The headline of the OpenBSD src/gnu
readme made me chuckle:
This directory contains software that is Gigantic and Nasty but Unavoidable.
Busybox is nice. Really nice. It has clean, simple, and well-commented code organized in a shallow, flat folder structure. It should make the list the next time this topic comes up on HN.
Go was much more nested than I expected, and it is a counter example to my flat=simple
formula. Go's source is nice though-- consistently formatted (thanks, gofmt
!), well-commented, mostly straightforward.
Conclusion
If you made it this far, you'll realize this isn't a scientific analysis at all, but mostly fluff and me reinforcing my priors.

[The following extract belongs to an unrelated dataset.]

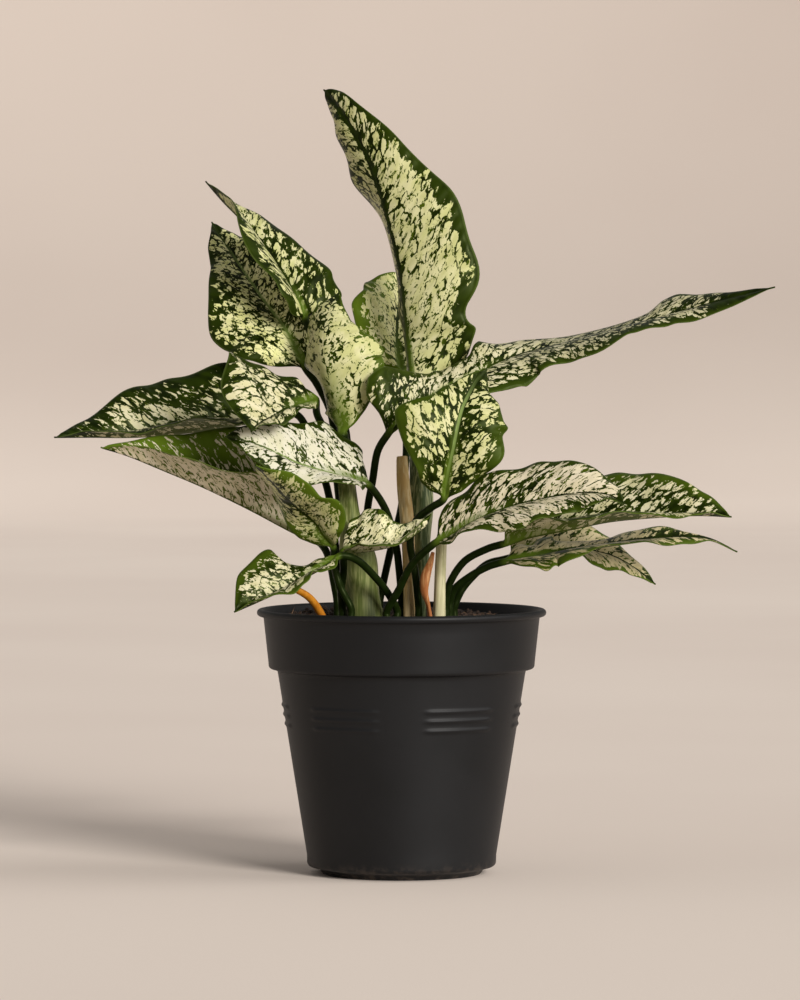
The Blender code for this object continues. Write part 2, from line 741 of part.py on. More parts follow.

I did change my mind about commenting, though. I usually see comments as an antipattern (and they often are). "Focus on making your code readable rather than leaning on the crutch of commenting," I'd say. But the best of these projects have code that is both readable and well commented. The comments are thoughtful and comforting, and make me more confident that I can hop in and make changes without missing some critical detail.
TL;DR;
There's no earth-shattering new insight here. The takeaways are uncontroversial, standard advice:
- Flat project structure is nice-- try it
- Code locality and linearity are underrated
- Language constraints (and possibly, artificially imposed initial constraints) may help produce simpler, better solutions
- It's worth honing good writing / commenting skills
- Feature-creep is bad, mkay? Say no.